WORK TO COMPLETE. Take the data below and write out exactly the lines from the one with "obj.parent = None" through the one with "cad_parts[member].parent = rigid_bodies[body]"; omit every other line.

SOURCE MATERIAL.
########

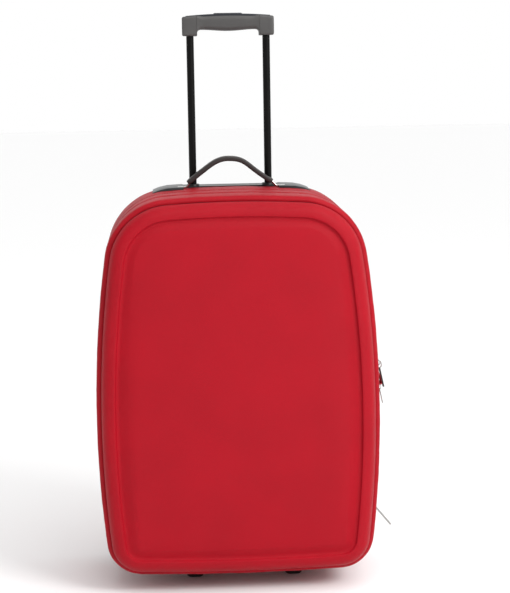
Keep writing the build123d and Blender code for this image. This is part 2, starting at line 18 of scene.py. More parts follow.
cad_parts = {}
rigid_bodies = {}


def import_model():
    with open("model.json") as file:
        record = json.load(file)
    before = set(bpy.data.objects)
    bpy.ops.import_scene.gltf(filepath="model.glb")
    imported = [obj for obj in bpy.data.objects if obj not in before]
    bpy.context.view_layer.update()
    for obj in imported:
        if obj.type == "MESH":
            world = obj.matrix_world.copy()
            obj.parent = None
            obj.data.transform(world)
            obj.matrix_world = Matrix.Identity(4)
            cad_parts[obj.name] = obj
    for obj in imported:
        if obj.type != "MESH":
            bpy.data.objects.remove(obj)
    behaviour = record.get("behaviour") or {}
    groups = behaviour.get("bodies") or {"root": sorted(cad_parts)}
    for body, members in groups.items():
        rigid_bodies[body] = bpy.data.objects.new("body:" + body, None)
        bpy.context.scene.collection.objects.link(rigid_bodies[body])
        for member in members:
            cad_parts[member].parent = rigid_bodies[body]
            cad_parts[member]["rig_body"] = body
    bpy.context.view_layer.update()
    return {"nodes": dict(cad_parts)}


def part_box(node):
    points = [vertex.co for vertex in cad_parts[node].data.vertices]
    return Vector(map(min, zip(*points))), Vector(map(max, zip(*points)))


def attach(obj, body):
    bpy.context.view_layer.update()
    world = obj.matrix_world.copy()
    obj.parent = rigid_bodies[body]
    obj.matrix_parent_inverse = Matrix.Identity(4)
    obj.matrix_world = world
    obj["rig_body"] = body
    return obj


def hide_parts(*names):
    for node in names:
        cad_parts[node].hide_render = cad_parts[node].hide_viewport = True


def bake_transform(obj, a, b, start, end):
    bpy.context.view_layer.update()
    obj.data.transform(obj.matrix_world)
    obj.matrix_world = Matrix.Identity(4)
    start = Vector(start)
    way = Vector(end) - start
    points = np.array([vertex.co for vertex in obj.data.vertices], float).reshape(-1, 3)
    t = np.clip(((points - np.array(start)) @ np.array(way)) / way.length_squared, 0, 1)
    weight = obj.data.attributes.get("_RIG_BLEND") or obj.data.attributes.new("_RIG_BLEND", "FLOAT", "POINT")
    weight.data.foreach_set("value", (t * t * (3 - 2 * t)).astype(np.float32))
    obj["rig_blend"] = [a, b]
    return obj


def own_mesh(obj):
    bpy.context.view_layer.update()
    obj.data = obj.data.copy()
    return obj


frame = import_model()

# %% [markdown]
# ## Camera
# The case is seen from a little above and a little to its left, through a long lens. The camera is
# placed first. Its direction is built from three turns: yaw about the upright, pitch down, and a
# slight roll.

# %% Camera
CAMERA_PLACE = Vector((-0.1111, -2.7334, 0.9289))
CAMERA_YAW = math.radians(-3.06)
CAMERA_PITCH = math.radians(9.0)
CAMERA_ROLL = math.radians(-0.9)
SENSOR = 36.0
LENS_TO_SENSOR = 2.698          # focal length over the longer side of the sensor


CAMERA_REACH = 50             # the farthest thing it sees, in metres


def point_camera():
    """A camera that looks along +Y, turned by yaw, pitch and roll."""
    yaw, pitch, roll = CAMERA_YAW, CAMERA_PITCH, CAMERA_ROLL
    ahead = Vector((-math.sin(yaw) * math.cos(pitch), math.cos(yaw) * math.cos(pitch), -math.sin(pitch)))
    level = Vector((math.cos(yaw), math.sin(yaw), 0))
    upright = level.cross(ahead)
    right = level * math.cos(roll) + upright * math.sin(roll)
    up = upright * math.cos(roll) - level * math.sin(roll)
    data = bpy.data.cameras.new("camera")
    data.sensor_width = SENSOR
    data.lens = SENSOR * LENS_TO_SENSOR
    data.clip_end = CAMERA_REACH
    camera = bpy.data.objects.new("camera", data)
    bpy.context.scene.collection.objects.link(camera)
    turn = Matrix((right, up, -ahead)).transposed().to_4x4()
    camera.matrix_world = Matrix.Translation(CAMERA_PLACE) @ turn
    bpy.context.scene.camera = camera
    return camera


camera = point_camera()
print("camera lens", round(camera.data.lens, 1), "mm")

# %% [markdown]
# ## The case outline
# Seen from the front, the case is bounded by four large arcs, and its corners are rounded with
# smaller arcs. An arc stays an arc when the outline grows or shrinks, so one list of centres, radii
# and directions describes every seam, zip and band of the case. Each ring of vertices follows this
# list.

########

COMPLETE OUTPUT.
            obj.parent = None
            obj.data.transform(world)
            obj.matrix_world = Matrix.Identity(4)
            cad_parts[obj.name] = obj
    for obj in imported:
        if obj.type != "MESH":
            bpy.data.objects.remove(obj)
    behaviour = record.get("behaviour") or {}
    groups = behaviour.get("bodies") or {"root": sorted(cad_parts)}
    for body, members in groups.items():
        rigid_bodies[body] = bpy.data.objects.new("body:" + body, None)
        bpy.context.scene.collection.objects.link(rigid_bodies[body])
        for member in members:
            cad_parts[member].parent = rigid_bodies[body]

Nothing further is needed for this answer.